I enjoyed helping oversee decisions at the charity but didn’t really think that my decision to join was a dramatic change for me. However, to remain tru to my new approach to life, I was willing to see where it went. Little did I know that decision to join the charity would be a fateful move that would lead to one of the most consequential events of my life.
Blindsided
I always assumed that my youth was pretty typical. A middle class family, not rich but not wanting. I had committed, loving parents and a sister. Although we were never close, care was expressed through actions, making sacrifices for each other. Little did I know my typical upbringing was about to be turned upside down.
When a stranger reached out to me on LinkedIn last week claiming to be my a family member, I was skeptical. He claimed he had uploaded his DNA to 23andMe and found that he was related to a distant family member of mine. That family member had built a detailed family tree which included my parents. He mentioned my parents birth dates and marriage date and mentioned my uncles name. If I would only upload my DNA he could prove we were family.
Nice try I said, that information can be found publicly. You’re not going to have me upload my DNA for some sort of identity theft. I left the message alone for a day or so but one piece of information he gave wasn’t very public. He claimed a family member had lived oversees at some point and had a child. That child was him and he had been given up for adoption. He was adopted by a European family and grew up there. He had a good upbringing, received an education and had a pretty ideal life, but he wanted to connect with his biological family.
He had reached out to me because I was also listed on the family tree and when he Googled my name, my profile from the charity’s website popped up with my picture and name. I have a short bio on the website that describes my career and where I’m from.

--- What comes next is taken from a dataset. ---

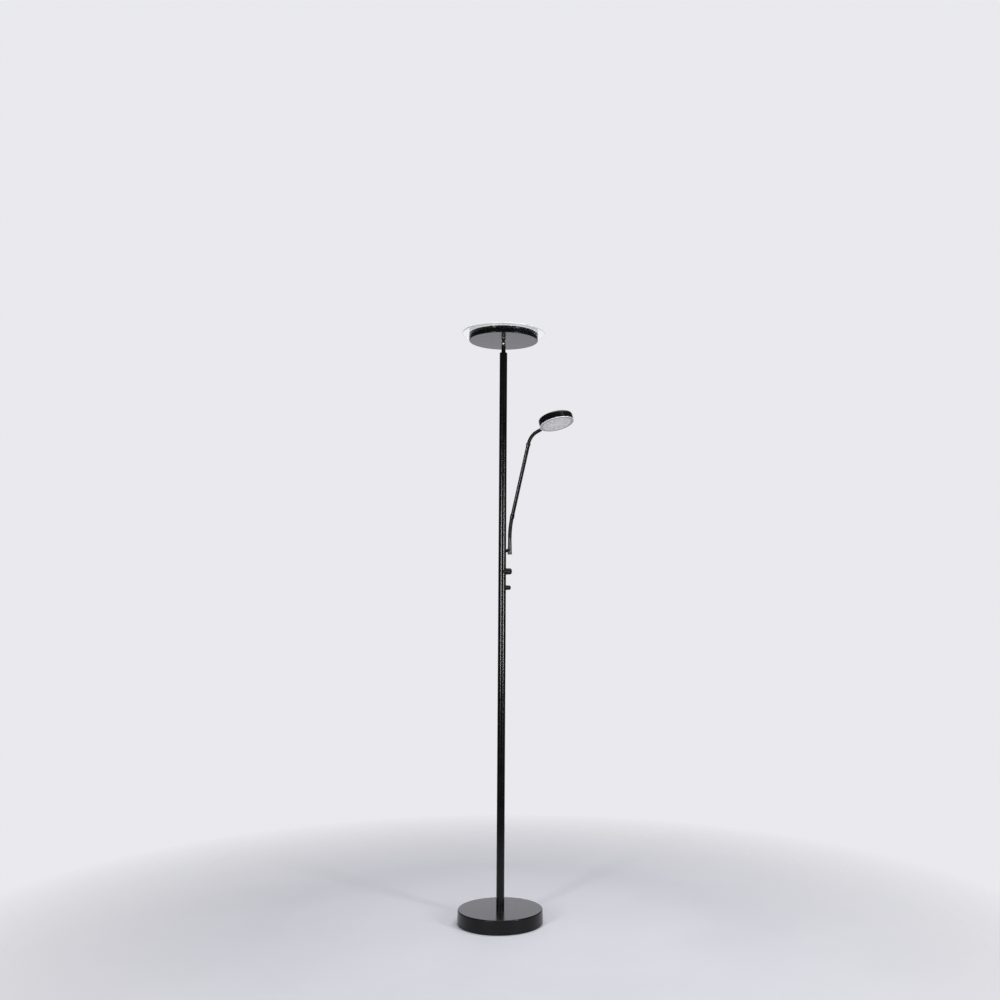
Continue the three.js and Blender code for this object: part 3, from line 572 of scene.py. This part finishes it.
def concrete():
    """Cast weight: sand, pores with painted shade in them, and pale patches."""
    made = Finish("concrete", (0.40, 0.39, 0.37), 0.9)
    sand = made.noise(420, 6.0, 0.7)
    patches = made.mixed(made.ranged(made.noise(24, 4.0), 0.0, 1.0), (0.33, 0.32, 0.30), (0.47, 0.46, 0.43))
    # The pores are painted dark: painted shade in their hollows.
    made.colour(made.mixed(made.ranged(made.cells(190), 0.0, 1.0, 0.0, 0.12), (0.16, 0.155, 0.15), patches))
    made.roughness(made.ranged(sand, 0.82, 0.98))
    made.bumps((sand, 0.3 * MM), (made.cells(190), 0.4 * MM))
    return made.material


def led_board():
    """White solder mask with the faint weave of the board under it."""
    made = Finish("led_board", (0.80, 0.81, 0.79), 0.45)
    weave = made.noise(700, 3.0, 0.6, made.stretched((1, 6, 1)))
    made.colour(made.mixed(made.ranged(weave, 0.0, 1.0), (0.77, 0.78, 0.76), (0.84, 0.85, 0.83)))
    made.roughness(made.ranged(made.noise(300, 3.0), 0.38, 0.52))
    made.bumps((weave, 0.02 * MM))
    return made.material


def opal_plastic():
    """Milky diffuser sheet with soft scatter under its surface."""
    made = Finish("opal_plastic", (0.84, 0.85, 0.86), 0.42, Subsurface_Weight=0.25, Subsurface_Scale=0.004)
    milk = made.noise(55, 5.0)
    made.colour(made.mixed(made.ranged(milk, 0.0, 1.0), (0.80, 0.81, 0.83), (0.87, 0.88, 0.88)))
    made.roughness(made.ranged(made.noise(500, 3.0), 0.36, 0.48))
    made.bumps((made.noise(1900, 2.0), 0.01 * MM))
    return made.material


def frosted_plastic(at, inner, outer):
    """Frosted lens: a greyer border, and the LEDs as faint spots behind its paler middle."""
    made = Finish("frosted_plastic", (0.60, 0.61, 0.64), 0.3, Coat_Weight=0.25, Coat_Roughness=0.22)
    turn = made.nodes.new("ShaderNodeMapping")
    turn.vector_type = "TEXTURE"
    turn.inputs["Location"].default_value = at.translation
    turn.inputs["Rotation"].default_value = at.to_euler()
    made.links.new(made.where, turn.inputs["Vector"])
    flat = made.add("ShaderNodeSeparateXYZ", {"Vector": turn.outputs["Vector"]})
    x, y = flat.outputs["X"], flat.outputs["Y"]
    reach = made.reach(turn.outputs["Vector"])
    border = made.ranged(reach, 0.0, 1.0, inner - 1.2 * MM, inner + 0.8 * MM)
    rim = made.ranged(reach, 0.0, 1.0, outer - 1.6 * MM, outer - 0.6 * MM)
    angle = made.math("ARCTAN2", y, x)
    wave = made.math("COSINE", made.math("MULTIPLY", angle, float(READING_LEDS)), 0.0)
    from_ring = made.math("ABSOLUTE", made.math("SUBTRACT", reach, LED_RING), 0.0)
    ring = made.ranged(from_ring, 1.0, 0.0, 0.0, 6 * MM)
    spots = made.math("MULTIPLY", made.ranged(wave, 0.0, 1.0, 0.2, 1.0), ring)
    cloud = made.ranged(made.noise(45, 3.0, 0.5, made.stretched((1, 3, 1))), 0.0, 1.0)
    middle = made.mixed(cloud, (0.60, 0.60, 0.615), (0.84, 0.84, 0.86))
    lit = made.mixed(made.math("MULTIPLY", spots, 0.9), middle, (0.32, 0.32, 0.33))
    edged = made.mixed(border, lit, (0.41, 0.41, 0.425))
    made.colour(made.mixed(rim, edged, (0.90, 0.90, 0.92)))
    made.roughness(made.ranged(made.noise(260, 4.0), 0.24, 0.38))
    made.bumps((made.noise(2600, 2.0), 0.012 * MM), (made.noise(60, 2.0), 0.05 * MM))
    return made.material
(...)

Once he saw the city I was from, he knew it had to be the same person from the family tree list.
The family member that he claimed was overseas was my mother and he claimed to be my brother. Faced with the detailed evidence, I confronted my mother and she confirmed, that yes, she had a child overseas and never told us. For 37 years I had a brother I never knew about.
Putting it in Perspective
As I mentioned in the beginning, hindsight is 20/20. If John had never decided to change his approach to his charity, I may have never joined the board. If I didn’t get laid off, I may not have joined that board and had my bio published online for my brother to find. My brother confirmed that this was the key piece of evidence that he used to reach out to me.

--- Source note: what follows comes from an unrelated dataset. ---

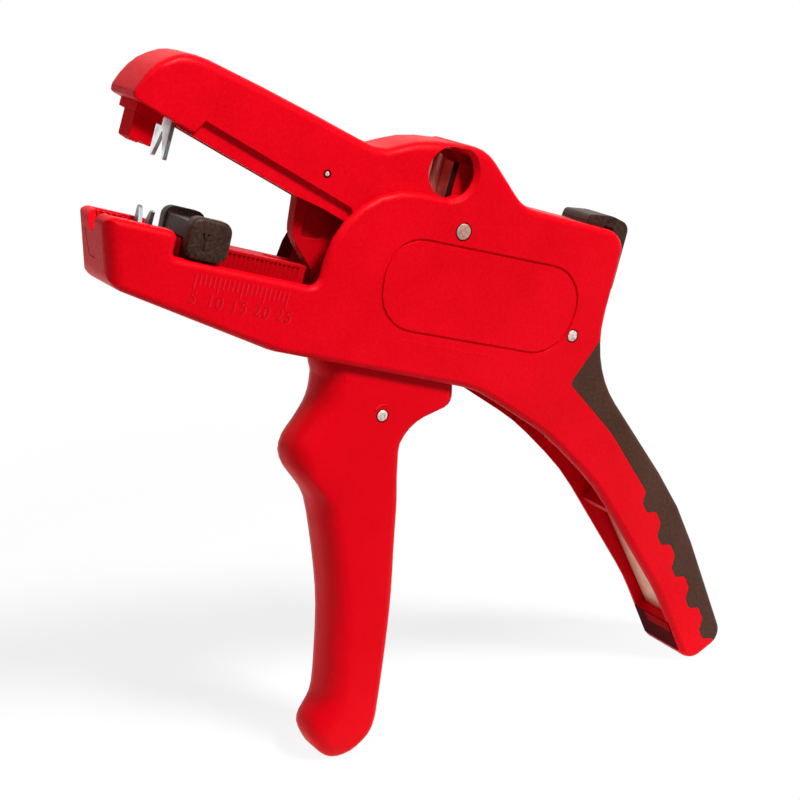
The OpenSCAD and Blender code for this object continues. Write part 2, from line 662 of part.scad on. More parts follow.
module length_stop() {
    x0 = stop_front;
    x1 = stop_front + stop_len;
    foot = low_edge + side_gap;
    ear = smooth([[x0, foot, 1.8], [x0 - 0.4, foot + ear_h, 2],
                  [x1 - 0.4, foot + ear_h, 2.2], [x1, foot, 2.4]]);
    color([0.2, 0.14, 0.12]) difference() {
        union() {
            intersection() {
                both_sides(5.2, half_w - 0.05, ear);
                pillow(ear, half_w - 0.05, 0.8);
            }
            // bridge across the rail, which meets the wire end
            block(x0 + 0.2, x1 - 2.4, 5.6, rail_top + side_gap, rail_top + 3.6);
            // legs beside the rail
            for (s = [-1, 1])
                translate([x0 + 0.2, s > 0 ? rail_half + side_gap : -low_inner + side_gap, -18.6])
                    cube([stop_len - 2.6, low_inner - rail_half - 2 * side_gap, 8]);
        }
        // engraved pointer
        translate([stop_front + 3, -half_w, -13.4]) rotate([90, 0, 0]) translate([0, 0, -0.3])
            linear_extrude(1) polygon([[-0.8, 1.7], [-0.4, 1.7], [0, 0.6], [0.4, 1.7], [0.8, 1.7],
                                       [0.2, 0.1], [0.2, -1.7], [-0.2, -1.7], [-0.2, 0.1]]);
        // slot at the back of the bridge, where the strut stands when the stop is pushed right back
        block(x0 + 2.6, x1 + 1, strut_half + side_gap, rail_top, rail_top + 5);
        // seat of the detent spring in one leg
        translate([x0 + 1, 4.6, -17.4]) cube([4.6, 0.38, 2.8]);
    }
}

module stop_detent_spring() {
    x0 = stop_front;
    color([0.75, 0.75, 0.77]) translate([0, 0, -17.3]) linear_extrude(2.6) polygon([
        [x0 + 1.1, 4.98], [x0 + 5.5, 4.98], [x0 + 5.5, 4.78], [x0 + 3.9, 4.78],
        [x0 + 3.5, 4.48], [x0 + 3.1, 4.78], [x0 + 1.1, 4.78]]);
}

module depth_adjuster() {
    cap = smooth([[31, 8, 0.3], [31.4, 9.7, 1], [37.5, 10.5, 6], [42.3, 9.6, 2.2], [42.5, -4.8, 0.6],
                  [41.1, -4.8, 0.3], [41, 4.2, 4.6], [38, 8, 0.3]]);
    color([0.24, 0.17, 0.14]) union() {
        pillow(cap, 4.7, 0.25, 2);
        block(32.6, 35, 2, 5.2, 8.3);
    }
}

module adjuster_catch() {
    color([0.3, 0.3, 0.31]) block(31.4, 35, 3.4, 3.6, 5.2);
}

place() body_frame();
place() handle_grip();
place() main_pin();
place() body_rivet();
place() lower_clamp_insert();
place() stop_rail();
place() handle_leaf_spring();
place() return_spring();
place() trigger_lever();
place() lever_rivet();
place() draw_pin();
place() trigger_cutter_blade();
place() jaw_strut();
place() upper_jaw();
place() jaw_pin();
place() upper_clamp_insert();
place() jaw_cutter_blade();
place() upper_blade_carrier();
place() upper_stripping_blade();
place() lower_blade_carrier();
place() lower_stripping_blade();
place() length_stop();
place() stop_detent_spring();
place() depth_adjuster();
place() adjuster_catch();
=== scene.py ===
import json
import math

import bpy
from mathutils import Matrix, Vector


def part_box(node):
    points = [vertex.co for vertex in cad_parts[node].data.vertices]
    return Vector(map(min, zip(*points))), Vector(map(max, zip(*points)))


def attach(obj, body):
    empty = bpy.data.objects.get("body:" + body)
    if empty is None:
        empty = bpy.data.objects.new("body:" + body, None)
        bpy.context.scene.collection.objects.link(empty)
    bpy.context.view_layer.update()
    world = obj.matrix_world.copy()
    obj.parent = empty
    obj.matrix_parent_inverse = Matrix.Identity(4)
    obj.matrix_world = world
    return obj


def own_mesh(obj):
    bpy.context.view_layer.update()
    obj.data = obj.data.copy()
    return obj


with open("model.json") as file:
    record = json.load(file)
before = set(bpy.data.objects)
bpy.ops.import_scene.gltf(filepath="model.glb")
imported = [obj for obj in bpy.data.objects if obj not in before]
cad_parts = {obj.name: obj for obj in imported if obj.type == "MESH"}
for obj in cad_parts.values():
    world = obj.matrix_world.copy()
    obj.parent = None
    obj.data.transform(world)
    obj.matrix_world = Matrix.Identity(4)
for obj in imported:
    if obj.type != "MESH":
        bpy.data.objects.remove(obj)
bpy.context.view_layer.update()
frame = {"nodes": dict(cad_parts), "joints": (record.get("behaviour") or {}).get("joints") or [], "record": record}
nodes = frame["nodes"]

# The tool's own frame, in millimetres: X runs back along the jaws, Z is up, and the main pin is the origin.
along = Vector(next(j for j in frame["joints"] if j["name"] == "stop_slide")["axis"]).normalized()
up = Vector((-along.z, 0, along.x))
pin_low, pin_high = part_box("main_pin")
pin_centre = (pin_low + pin_high) / 2
lean = math.atan2(-along.z, along.x)


def place(x, y, z):
    """A point of the tool's own frame, in metres of the row frame."""
    return pin_centre + (along * x + Vector((0, y, 0)) + up * z) / 1000


# Camera

# The photograph was fitted with the tool leaning by this angle and the main pin at this place,
# in millimetres from the point that the camera looks at.
fitted_lean = math.radians(17.57)
fitted_pin = Vector((10.445, 0.26, 35.608))
azimuth = math.radians(29.594)
elevation = math.radians(16.902)
distance = 405.593
focal_pixels = 1966.457
picture_width = 800
sensor_width = 36

forward = Vector((math.sin(azimuth) * math.cos(elevation), math.cos(azimuth) * math.cos(elevation),
                  -math.sin(elevation)))
right = Vector((math.cos(azimuth), -math.sin(azimuth), 0))
turn = Matrix.Rotation(lean - fitted_lean, 3, "Y")
eye = pin_centre + turn @ (-forward * distance - fitted_pin) / 1000
axes = Matrix((turn @ right, turn @ right.cross(forward), turn @ -forward)).transposed()

camera = bpy.data.objects.new("camera", bpy.data.cameras.new("camera"))
camera.data.sensor_width = sensor_width
camera.data.lens = sensor_width * focal_pixels / picture_width
camera.data.clip_start = 0.01
camera.matrix_world = Matrix.Translation(eye) @ axes.to_4x4()
bpy.context.scene.collection.objects.link(camera)
bpy.context.scene.camera = camera


# Materials

def colour(hex_code):
    """An sRGB hex colour as linear red, green, blue and alpha."""
    parts = [int(hex_code[i:i + 2], 16) / 255 for i in (1, 3, 5)]
    return [p / 12.92 if p <= 0.04045 else ((p + 0.055) / 1.055) ** 2.4 for p in parts] + [1]


def add(tree, kind, inputs={}, **settings):
    """One node with its settings; each input is a value or the socket that feeds it."""
    node = tree.nodes.new(kind)
    for name, value in settings.items():
        setattr(node, name, value)
    for name, value in inputs.items():
        if isinstance(value, bpy.types.NodeSocket):
            tree.links.new(value, node.inputs[name])
        else:
            node.inputs[name].default_value = value
    return node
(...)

The point of this is that each of us, changing our thoughts, having a positive mindset and believing in our own ability to change the world around us can really change things in ways beyond what we can even imagine is possible. Changes for those of you reading this may start small, but the courage and the discipline to stay committed to doing something you believe in can literally change the world. I’m taking that same attitude for my situation with my new brother. Rather than lamenting the time missed out together, I am celebrating the discovery and the fact that the will to change has surprised me with a gift that I could have never seen coming. I hope people can use the example of both John and I as an example to push themselves to face their own fears and ask themselves why they don’t want to leave their comfort zone. Leaving that zone and getting uncomfortable could reward you in ways you don’t even know right now, so take the leap and let it go.